In his first season as the UW linebackers coach in 2009, Cox helped oversee one of the Huskies’ strongest units.

Washington’s 2009 linebackers group was led by veterans Donald Butler, E.J. Savannah and Foster. Those three combined for 193 tackles, including 94 from Butler, who was a second-team All-Pac-10 selection.

Cox also helped coach a defense that made vast improvements over the previous season as opponents’ total offense was reduced by an average of 62 yards per game and opponents scored 12 fewer points per game than in 2008.

Cox, a native of Coeur d’Alene, Idaho, joined the UW staff from the St. Louis Rams, where he worked for two seasons. In 2007, he was a defensive quality control/defensive line coach before moving to assistant secondary coach in 2008. After a mid-season coaching change, he became linebackers coach for the Rams.

Before his time in the NFL, Cox spent four seasons as linebackers coach at Michigan State, where he was also recruiting coordinator in 2006.

Much of Cox’s coaching career has been spent on the various coaching staffs of John L. Smith. In all, Cox served 17 seasons on a Smith staff at Michigan State, Louisville, Utah State and Idaho.

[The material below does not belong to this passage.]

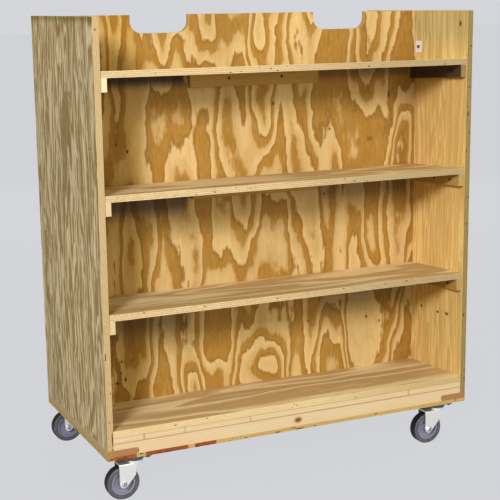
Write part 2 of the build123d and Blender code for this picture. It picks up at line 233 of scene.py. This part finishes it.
def veneer(g, u, v, seed, look):
    """Rotary-cut softwood face: steep rings of late wood that taper into flames and arches."""
    bend = g.figure(u, v, BEND, g.add(seed, 3.3), 1.5)
    sway = g.figure(u, v, SWAY, g.add(seed, 5.9), 1.5)
    warped_u = g.add(u, g.swing(bend, look["warp"]))
    warped_v = g.add(v, g.swing(sway, WARP_ALONG * look["warp"]))
    place = g.vec(warped_u, warped_v)
    drift = g.figure(u, v, DRIFT, seed, 1.0)
    broad = g.figure(warped_u, warped_v, look["spread"], seed, 1.3, 0.4)
    jag = g.figure(u, v, JAG, g.add(seed, 2.1), 2.5, 0.65)
    mottle = g.figure(u, v, MOTTLE, g.add(seed, 9.6), 2.0, 0.6)
    fine = g.figure(u, v, FINE, g.add(seed, 4.7))
    wobble = g.figure(u, v, WOBBLE, g.add(seed, 8.2))
    # The field counts rings: its fraction is the place in a ring, from early wood to late wood
    field = g.add(look["base"], g.mul(g.step(broad, 0.30, 0.70), look["rings"]))
    field = g.add(field, g.swing(wobble, look["wobble"]))
    field = g.add(field, g.mul(warped_v, look["taper"]))
    field = g.add(field, g.swing(jag, look["jag"]))
    for centre, radii, amount in look.get("patches", ()):
        field = g.add(field, g.mul(blob(g, place, centre, radii), amount))
    ring = g.math("FRACT", field)
    soft = look["soft"]
    rise = look.get("rise", (LATE_START - soft, LATE_START + soft))
    late = g.mul(g.step(ring, *rise), g.step(ring, 1.0, 0.97 - soft))
    rim = g.mul(g.step(ring, 0.80, 0.95 - soft / 2), g.step(ring, 1.0, 0.98 - soft / 2))
    color = g.mix(g.step(ring, 0.02, 0.5, 0.0, 0.28), look["early"], look["late"])
    depth = g.add(0.80, g.swing(mottle, 0.9))
    color = g.mix(g.mul(late, depth), color, look["late"])
    color = g.mix(g.mul(rim, look["line"]), color, look["rim"])
    shade = g.add(1.0, g.swing(fine, look["streak"]))
    shade = g.add(shade, g.swing(drift, 0.4))
    shade = g.add(shade, g.swing(mottle, 0.26))
    color = g.scaled(color, shade)
    height = g.add(g.mul(late, 0.5), g.mul(fine, 0.8))
    # Tinted bands at places along the grain, and strips of painted shadow at places across it
    for place_on_face, key in ((v, "tints"), (u, "strips")):
        for start, full, tint, amount in look.get(key, ()):
            tinted = g.mix(1.0, color, tint, "MULTIPLY")
            color = g.mix(g.mul(g.step(place_on_face, start, full), amount), color, tinted)
    # Painted shade: a dark band with a ragged lower edge just below each shelf
    for (left, right), (low, high), depth in look.get("painted_shade_bands", ()):
        ragged = g.add(v, g.swing(g.noise(g.vec(g.mul(u, 1 / PAINTED_SHADE_RAG), seed, 7.0), detail=3.0), 0.03))
        painted_band = g.mul(g.step(ragged, low, high), g.step(v, high + 0.026, high + 0.018))
        ends = g.mul(g.step(u, left, left + 0.02), g.step(u, right, right - 0.02))
        color = g.mix(g.mul(g.mul(painted_band, ends), depth), color, PAINTED_SHADE_COLOR)
    place = g.vec(u, v)
    for centre, radii, dark in look.get("knots", ()):
        k = blob(g, place, centre, radii)
        color = g.mix(g.mul(g.step(k, 0.0, 0.5), 0.55 * dark), color, look["rim"])
        color = g.mix(g.mul(g.step(k, 0.35, 0.8), dark), color, KNOT_COLOR)
        height = g.sub(height, g.mul(k, 0.6))
    return color, height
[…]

He coached the linebackers for five seasons at Louisville (1998-2002), helping the Cardinals to consecutive Conference USA championships in 2000 and 2001.

From 1995-97, he was on the staff at Utah State, where he coached a pair of All-Big West linebackers, David Gill and Tony D’Amato.

As an assistant at Idaho (1987-94) coaching linebackers and defensive line, Cox helped his alma mater to a combined record of 73-26 (.733) from 1987-94, winning four Big Sky Conference championships and finishing in the top 10 five times.

Cox is among the Vandals’ all-time leaders with 252 career tackles.